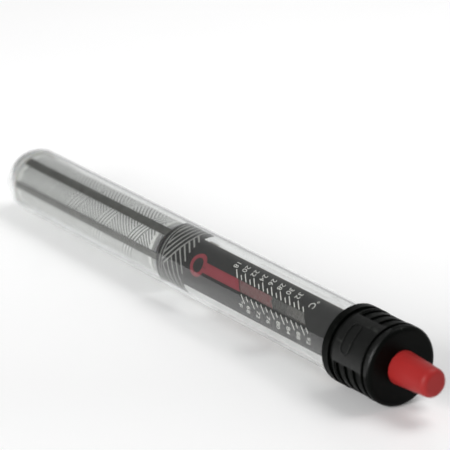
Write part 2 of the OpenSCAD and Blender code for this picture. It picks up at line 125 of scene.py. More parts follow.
class Shader:
    """A Principled material whose inputs are driven by procedural textures in object space."""

    def __init__(self, name):
        self.mat = bpy.data.materials.new(name)
        self.mat.use_nodes = True
        self.tree = self.mat.node_tree
        self.tree.nodes.clear()
        self.out = self.add("ShaderNodeOutputMaterial")
        self.bsdf = self.add("ShaderNodeBsdfPrincipled")
        self.link(self.bsdf.outputs[0], self.out.inputs["Surface"])
        self.coord = self.add("ShaderNodeTexCoord").outputs["Object"]

    def add(self, kind, **props):
        made = self.tree.nodes.new(kind)
        for key, value in props.items():
            setattr(made, key, value)
        return made

    def link(self, a, b):
        self.tree.links.new(a, b)

    def put(self, target, value):
        if isinstance(value, bpy.types.NodeSocket):
            self.link(value, target)
        else:
            target.default_value = value

    def noise(self, scale, detail=3.0, stretch=(1, 1, 1), rough=0.55):
        mapping = self.add("ShaderNodeMapping")
        mapping.inputs["Scale"].default_value = stretch
        self.link(self.coord, mapping.inputs["Vector"])
        tex = self.add("ShaderNodeTexNoise")
        tex.inputs["Scale"].default_value = scale
        tex.inputs["Detail"].default_value = detail
        tex.inputs["Roughness"].default_value = rough
        self.link(mapping.outputs[0], tex.inputs["Vector"])
        return tex.outputs["Fac"]

    def axis(self, name):
        parts = self.add("ShaderNodeSeparateXYZ")
        self.link(self.coord, parts.inputs[0])
        return parts.outputs[name]

    def math(self, op, a, b=0.0, c=0.0, clamp=False):
        made = self.add("ShaderNodeMath", operation=op, use_clamp=clamp)
        for i, value in enumerate((a, b, c)):
            self.put(made.inputs[i], value)
        return made.outputs[0]

    def span(self, value, low, high, out_low, out_high):
        """Maps low to high onto out_low to out_high, and holds the ends."""
        made = self.add("ShaderNodeMapRange", clamp=True)
        names = ("Value", "From Min", "From Max", "To Min", "To Max")
        for key, v in zip(names, (value, low, high, out_low, out_high)):
            self.put(made.inputs[key], v)
        return made.outputs[0]

    def uneven(self, scale, detail, low, high):
        """A value that wanders between low and high, in patches."""
        return self.span(self.noise(scale, detail), 0.3, 0.7, low, high)

    def blend(self, fac, a, b, kind="MIX"):
        made = self.add("ShaderNodeMix", data_type="RGBA", blend_type=kind)
        self.put(made.inputs["Factor"], fac)
        self.put(made.inputs[6], a)
        self.put(made.inputs[7], b)
        return made.outputs[2]

    def attribute(self, name):
        return self.add("ShaderNodeAttribute", attribute_name=name).outputs["Fac"]

    def bump(self, height, strength, depth, under=None):
        made = self.add("ShaderNodeBump")
        made.inputs["Strength"].default_value = strength
        made.inputs["Distance"].default_value = depth
        self.link(height, made.inputs["Height"])
        if under is not None:
            self.link(under, made.inputs["Normal"])
        self.link(made.outputs[0], self.bsdf.inputs["Normal"])
        return made.outputs[0]

    def set(self, **inputs):
        for key, value in inputs.items():
            self.put(self.bsdf.inputs[key.replace("_", " ")], value)


SKIN_DEPTH = 0.03 * MM


def moulded(
    name, colour, rough, tone=0.12, grain=2600, depth=SKIN_DEPTH, spread=0.08, glow=0.0, gloss=0.5
):
    """Moulded plastic or rubber: faint flow marks in the colour, uneven gloss and a fine skin."""
    s = Shader(name)
    flow = s.noise(90, 4, (0.4, 1, 1))
    s.set(Base_Color=s.blend(flow, shaded(colour, 1 - tone), shaded(colour, 1 + tone)))
    s.set(IOR=1.5, Specular_IOR_Level=gloss)
    s.set(Roughness=s.uneven(450, 4, rough - spread, rough + spread))
    skin = s.bump(s.noise(grain, 2), 0.35, depth)
    s.bump(s.noise(140, 3), 0.12, 0.3 * MM, skin)
    if glow:
        s.set(Subsurface_Weight=glow, Subsurface_Radius=(0.004, 0.002, 0.001), Subsurface_Scale=0.5)
    return s.mat


def metal(name, colour, rough, brushed=(0.08, 1, 1), tarnish=0.25):
    """Drawn or stamped metal: brush lines, smudges and a few darker spots."""
    s = Shader(name)
    spots = s.span(s.noise(260, 5), 0.42, 0.7, 0, 1)
    s.set(Base_Color=s.blend(spots, colour, shaded(colour, 1 - tarnish)), Metallic=1.0)
    lines = s.noise(3200, 2, brushed)
    s.set(Roughness=s.math("MULTIPLY_ADD", lines, 0.22, rough))
    s.bump(lines, 0.25, SKIN_DEPTH)
    return s.mat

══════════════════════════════

> Given request
Extract the full listing above without alteration.

> Answer for the task
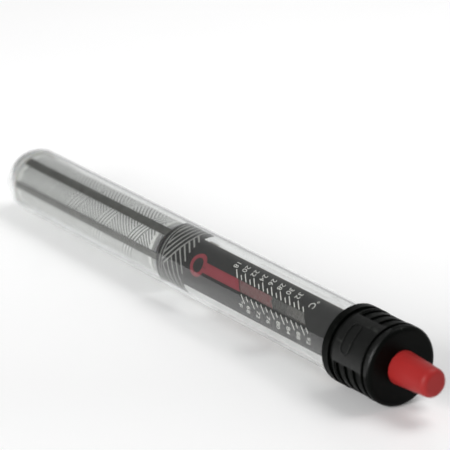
Write part 2 of the OpenSCAD and Blender code for this picture. It picks up at line 125 of scene.py. More parts follow.
class Shader:
    """A Principled material whose inputs are driven by procedural textures in object space."""

    def __init__(self, name):
        self.mat = bpy.data.materials.new(name)
        self.mat.use_nodes = True
        self.tree = self.mat.node_tree
        self.tree.nodes.clear()
        self.out = self.add("ShaderNodeOutputMaterial")
        self.bsdf = self.add("ShaderNodeBsdfPrincipled")
        self.link(self.bsdf.outputs[0], self.out.inputs["Surface"])
        self.coord = self.add("ShaderNodeTexCoord").outputs["Object"]

    def add(self, kind, **props):
        made = self.tree.nodes.new(kind)
        for key, value in props.items():
            setattr(made, key, value)
        return made

    def link(self, a, b):
        self.tree.links.new(a, b)

    def put(self, target, value):
        if isinstance(value, bpy.types.NodeSocket):
            self.link(value, target)
        else:
            target.default_value = value

    def noise(self, scale, detail=3.0, stretch=(1, 1, 1), rough=0.55):
        mapping = self.add("ShaderNodeMapping")
        mapping.inputs["Scale"].default_value = stretch
        self.link(self.coord, mapping.inputs["Vector"])
        tex = self.add("ShaderNodeTexNoise")
        tex.inputs["Scale"].default_value = scale
        tex.inputs["Detail"].default_value = detail
        tex.inputs["Roughness"].default_value = rough
        self.link(mapping.outputs[0], tex.inputs["Vector"])
        return tex.outputs["Fac"]

    def axis(self, name):
        parts = self.add("ShaderNodeSeparateXYZ")
        self.link(self.coord, parts.inputs[0])
        return parts.outputs[name]

    def math(self, op, a, b=0.0, c=0.0, clamp=False):
        made = self.add("ShaderNodeMath", operation=op, use_clamp=clamp)
        for i, value in enumerate((a, b, c)):
            self.put(made.inputs[i], value)
        return made.outputs[0]

    def span(self, value, low, high, out_low, out_high):
        """Maps low to high onto out_low to out_high, and holds the ends."""
        made = self.add("ShaderNodeMapRange", clamp=True)
        names = ("Value", "From Min", "From Max", "To Min", "To Max")
        for key, v in zip(names, (value, low, high, out_low, out_high)):
            self.put(made.inputs[key], v)
        return made.outputs[0]

    def uneven(self, scale, detail, low, high):
        """A value that wanders between low and high, in patches."""
        return self.span(self.noise(scale, detail), 0.3, 0.7, low, high)

    def blend(self, fac, a, b, kind="MIX"):
        made = self.add("ShaderNodeMix", data_type="RGBA", blend_type=kind)
        self.put(made.inputs["Factor"], fac)
        self.put(made.inputs[6], a)
        self.put(made.inputs[7], b)
        return made.outputs[2]

    def attribute(self, name):
        return self.add("ShaderNodeAttribute", attribute_name=name).outputs["Fac"]

    def bump(self, height, strength, depth, under=None):
        made = self.add("ShaderNodeBump")
        made.inputs["Strength"].default_value = strength
        made.inputs["Distance"].default_value = depth
        self.link(height, made.inputs["Height"])
        if under is not None:
            self.link(under, made.inputs["Normal"])
        self.link(made.outputs[0], self.bsdf.inputs["Normal"])
        return made.outputs[0]

    def set(self, **inputs):
        for key, value in inputs.items():
            self.put(self.bsdf.inputs[key.replace("_", " ")], value)


SKIN_DEPTH = 0.03 * MM


def moulded(
    name, colour, rough, tone=0.12, grain=2600, depth=SKIN_DEPTH, spread=0.08, glow=0.0, gloss=0.5
):
    """Moulded plastic or rubber: faint flow marks in the colour, uneven gloss and a fine skin."""
    s = Shader(name)
    flow = s.noise(90, 4, (0.4, 1, 1))
    s.set(Base_Color=s.blend(flow, shaded(colour, 1 - tone), shaded(colour, 1 + tone)))
    s.set(IOR=1.5, Specular_IOR_Level=gloss)
    s.set(Roughness=s.uneven(450, 4, rough - spread, rough + spread))
    skin = s.bump(s.noise(grain, 2), 0.35, depth)
    s.bump(s.noise(140, 3), 0.12, 0.3 * MM, skin)
    if glow:
        s.set(Subsurface_Weight=glow, Subsurface_Radius=(0.004, 0.002, 0.001), Subsurface_Scale=0.5)
    return s.mat


def metal(name, colour, rough, brushed=(0.08, 1, 1), tarnish=0.25):
    """Drawn or stamped metal: brush lines, smudges and a few darker spots."""
    s = Shader(name)
    spots = s.span(s.noise(260, 5), 0.42, 0.7, 0, 1)
    s.set(Base_Color=s.blend(spots, colour, shaded(colour, 1 - tarnish)), Metallic=1.0)
    lines = s.noise(3200, 2, brushed)
    s.set(Roughness=s.math("MULTIPLY_ADD", lines, 0.22, rough))
    s.bump(lines, 0.25, SKIN_DEPTH)
    return s.mat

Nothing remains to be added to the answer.